Speed issue with KahanSummation

@goerch PM’d me another solution of doing multi-threading Kahan summation based on KahanSummation.jl. It looks much more elegant and I don’t think @goerch would mind me sharing it here.

(Note that AccurateArithmetic.jl and KahanSummation.jl both export sum_kbn(). This post is about the function from KahanSummation.)

It is based on a patch of KahanSummation here. The patch has an outdated function mapreduce_single which has to be replaced by mapreduce_first for recent versions of Julia. After the update, the content could be loaded using include(".."). I made the package readily available on this page; search for the file name KahanSummation_patch.jl.

After loading, @goerch showed that it could be extended to construct a multi-threading (or, parallel) function as follows.

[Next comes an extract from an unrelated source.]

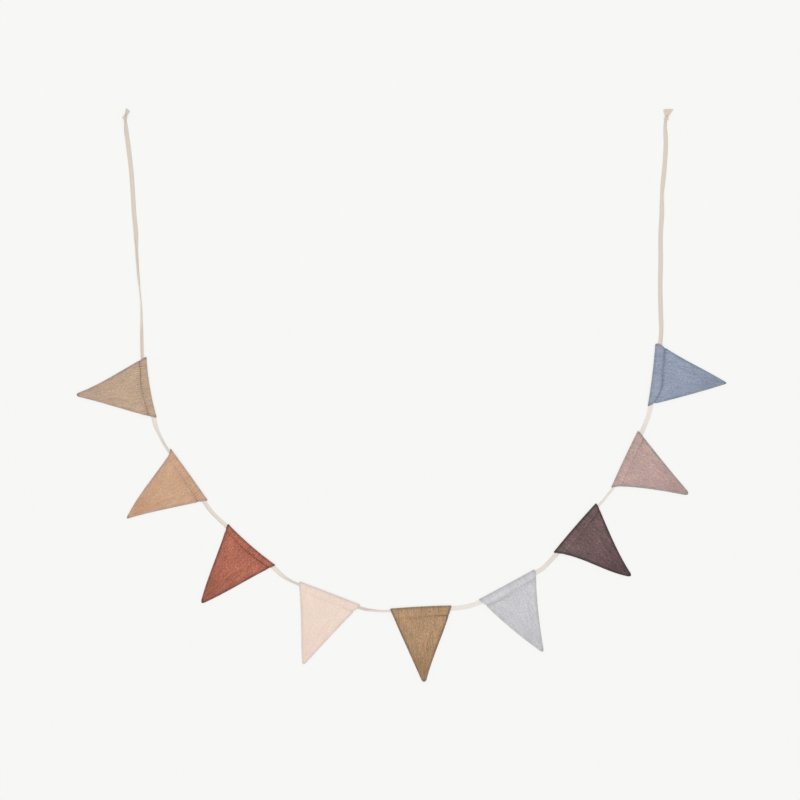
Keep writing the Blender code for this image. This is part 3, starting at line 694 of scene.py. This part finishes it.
def knot_tail(knot):
    """The short end that spreads from the knot, creased lengthwise, with its threads frayed."""
    reach = np.linspace(0, 1, TAIL_ROWS)
    side = np.linspace(-1, 1, TAIL_COLUMNS)
    start = knot.turns[-2].x * knot.squeeze
    wide = knot.tail_neck + (knot.tail_end - knot.tail_neck) * reach ** knot.tail_flare
    out = start + (knot.tail_long - start) * reach
    ends = TAIL_BULGE * np.cos(side * np.pi / 2) + knot.tail_skew * side
    x = out[:, None] + ends[None] * reach[:, None]
    y = wide[:, None] / 2 * side[None]
    folds = TAIL_FOLD * reach[:, None] * np.cos(side * np.pi * knot.tail_folds)[None]
    ribs = TAIL_RIB * np.cos(side * TAIL_RIBS)[None]
    height = TAIL_LOW + TAIL_DROP * (1 - reach[:, None]) ** 2 + folds + ribs
    upper = np.stack([x, y, height + TAIL_THICK / 2], axis=2)
    lower = np.stack([x, y, height - TAIL_THICK / 2], axis=2)
    points, faces = plate(upper, lower)
    grain = np.stack([np.broadcast_to(out[:, None], x.shape), y + TAPE_WIDTH, np.zeros_like(x)], axis=2)
    parts = [(points, faces, np.concatenate([grain.reshape(-1, 3)] * 2))]

    chance = np.random.default_rng(7)
    for across in np.linspace(-0.96, 0.96, FRAY_THREADS):
        k = (across + 1) / 2 * (TAIL_COLUMNS - 1)
        root = np.array([np.interp(k, np.arange(TAIL_COLUMNS), (upper[-1, :, i] + lower[-1, :, i]) / 2)
                         for i in range(3)])
        length = FRAY_LENGTH * chance.uniform(0.4, 1.3)
        aside = across * 0.5 + chance.uniform(-0.35, 0.35)
        droop = chance.uniform(-0.25, 0.2)
        steps = np.linspace(0, 1, 5)[:, None]
        line = root + steps * length * np.array([1.0, aside, droop]) + steps ** 2 * (0, aside * 0.4, -0.2)
        line[:, 2] = np.maximum(line[:, 2], FRAY_RADIUS)
        parts.append(thread(line, FRAY_RADIUS, 6))
    return parts


def thread(line, radius, around):
    """A round thread along a line, tapered at its ends."""
    ways = directions(line)
    acrosses, ups = sideways(ways, (0.0, 0.0, 1.0))
    angles = np.linspace(0, 2 * np.pi, around, endpoint=False)
    share = np.linspace(0, 1, len(line))
    taper = radius * np.sqrt(np.maximum(1 - (2 * share - 1) ** 6, 0.15))
    outline = np.stack([np.cos(angles), np.sin(angles)], axis=1)[None] * taper[:, None, None]
    points, faces = tube(line, acrosses, ups, outline)
    return points, faces, wrapped(run_along(line), angles * radius)


def plate(upper, lower):
    """Points and faces of a closed plate between two grids of points."""
    rows, columns = upper.shape[:2]
    under = rows * columns
    faces = []
    for r in range(rows - 1):
        for c in range(columns - 1):
            a, b = r * columns + c, (r + 1) * columns + c
            faces.append((a, b, b + 1, a + 1))
            faces.append((a + under, a + under + 1, b + under + 1, b + under))
    rim = [r * columns for r in range(rows)]
    rim += [(rows - 1) * columns + c for c in range(1, columns)]
    rim += [r * columns + columns - 1 for r in range(rows - 2, -1, -1)]
    rim += [c for c in range(columns - 2, 0, -1)]
    for a, b in zip(rim, rim[1:] + rim[:1]):
        faces.append((a, a + under, b + under, b))
    return np.concatenate([upper.reshape(-1, 3), lower.reshape(-1, 3)]), faces


def make_knot(knot, material):
    """One tied knot of the tape with its tail."""
    points, faces, grain = joined([knot_strand(knot)] + knot_tail(knot))
    heading = math.radians(knot.heading)
    turn = np.array([[math.cos(heading), math.sin(heading), 0.0],
                     [-math.sin(heading), math.cos(heading), 0.0],
                     [0.0, 0.0, 1.0]])
    points = points @ turn + (knot.x, knot.y - MIDDLE_Y, 0.0)
    points[:, 2] = np.maximum(points[:, 2], 0.02)
    attributes = {"grain": grain, "pale": np.zeros(len(points))}
    piece = new_piece("tied_" + knot.name, points, faces, material, attributes)
    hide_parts(knot.name)
    return piece


def row_places(pennant):
    """How far down the fold each row of points lies, before it is drawn to the stitches."""
    rows = [0.0]
    bands = BANDS + (Band(pennant.tip - TIP_RUN, BODY_STEP), Band(pennant.tip, TIP_STEP))
    for band in bands:
        steps = max(1, round((band.until - rows[-1]) / band.step))
        rows += list(np.linspace(rows[-1], band.until, steps + 1)[1:])
    return np.array(rows)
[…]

using InitialValues, Folds

include("KahanSummation_patch.jl")
psum_kbn(f, X) = singleprec(Folds.mapreduce(f, InitialValues.asmonoid(plus_kbn), X))
psum_kbn(X) = psum_kbn(identity, X)

The use of psum_kbn() is just the same as sum_kbn() and it is much faster.

So, there are currently a couple of high precision summation functions in Julia. In terms of speed, the rank is (slow to fast):

KahanSummation.sum_kbn(): < psum_kbn() < AccurateArithmetic.sum_kbn() = AccurateArithmetic.sum_oro()

I believe they are very useful for many applications. However, only KahanSummation.sum_kbn(), the slowest variant, is compatible with the AD package ForwardDiff.jl. I am starting another thread to discuss the issue.